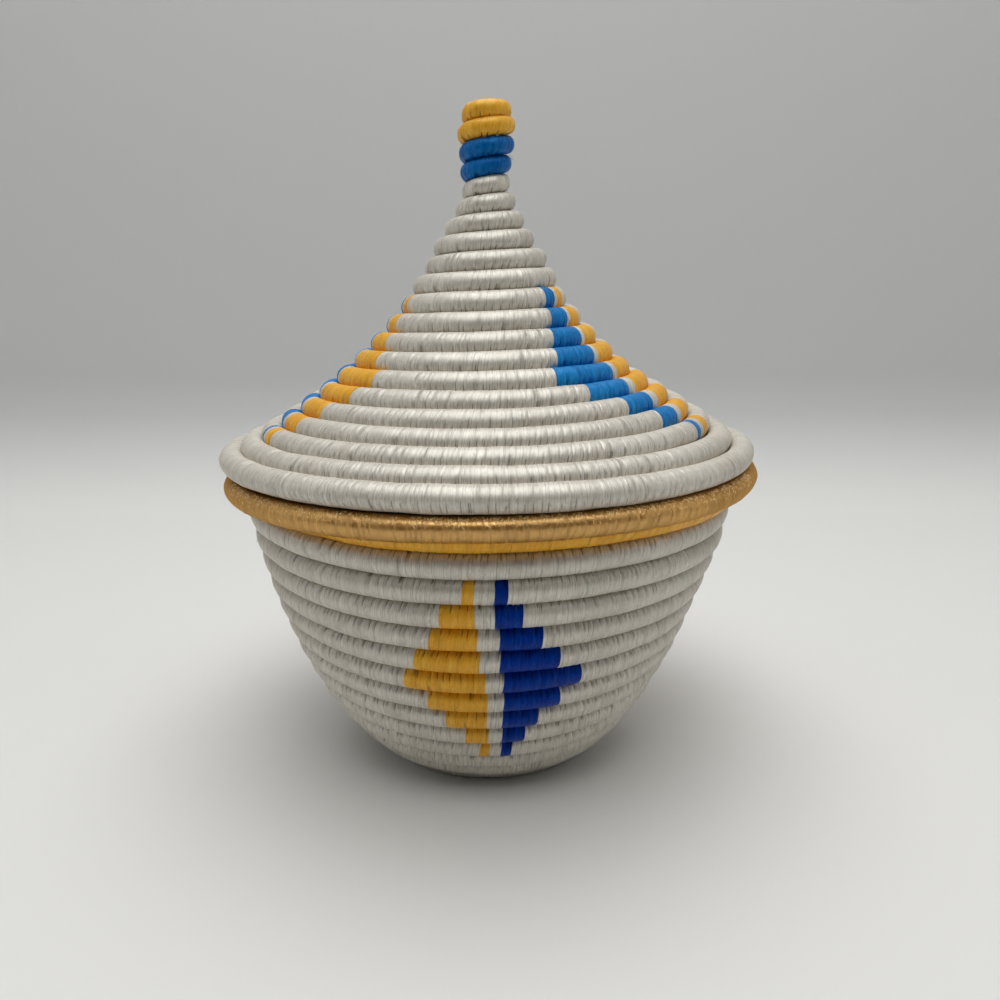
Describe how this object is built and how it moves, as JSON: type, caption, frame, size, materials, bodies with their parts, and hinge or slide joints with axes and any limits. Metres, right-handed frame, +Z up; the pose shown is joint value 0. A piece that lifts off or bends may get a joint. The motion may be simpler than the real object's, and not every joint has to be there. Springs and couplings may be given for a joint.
{
  "type": "lidded coiled basket",
  "caption": "Lidded coiled basket in the agaseke form: a rounded bowl and a tall pointed lid with a banded knob, sewn from sisal-wrapped grass coils; the lid lifts off",
  "frame": {"origin": "on the floor under the basket's axis, at the underside of the base", "axes": "+Z up along the basket's axis, -Y towards the side that the picture shows"},
  "size_m": [0.2302, 0.2245, 0.2773],
  "materials": {
    "white_sisal": "satin",
    "yellow_sisal": "satin",
    "gold_sisal": "satin",
    "blue_sisal": "satin"
  },
  "bodies": {
    "bowl": {"bowl_base_coil": "white_sisal", "bowl_wall_coil": "white_sisal", "bowl_yellow_coil": "yellow_sisal", "bowl_rim_coil": "gold_sisal", "bowl_neck_coil": "white_sisal"},
    "lid": {"lid_brim_coil": "white_sisal", "lid_cone_coil": "white_sisal", "lid_spire_coil": "white_sisal", "knob_blue_coil": "blue_sisal", "knob_yellow_coil": "yellow_sisal"}
  },
  "joints": [
    {"name": "lid_lift", "type": "slide", "parent": "bowl", "child": "lid", "axis": [0, 0, 1], "range_m": [0, 0.15]}
  ]
}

_____

**Task:** Out of the material above, gather each line where "with" appears.

**Written response:**
Describe how this object is built and how it moves, as JSON: type, caption, frame, size, materials, bodies with their parts, and hinge or slide joints with axes and any limits. Metres, right-handed frame, +Z up; the pose shown is joint value 0. A piece that lifts off or bends may get a joint. The motion may be simpler than the real object's, and not every joint has to be there. Springs and couplings may be given for a joint.
  "caption": "Lidded coiled basket in the agaseke form: a rounded bowl and a tall pointed lid with a banded knob, sewn from sisal-wrapped grass coils; the lid lifts off",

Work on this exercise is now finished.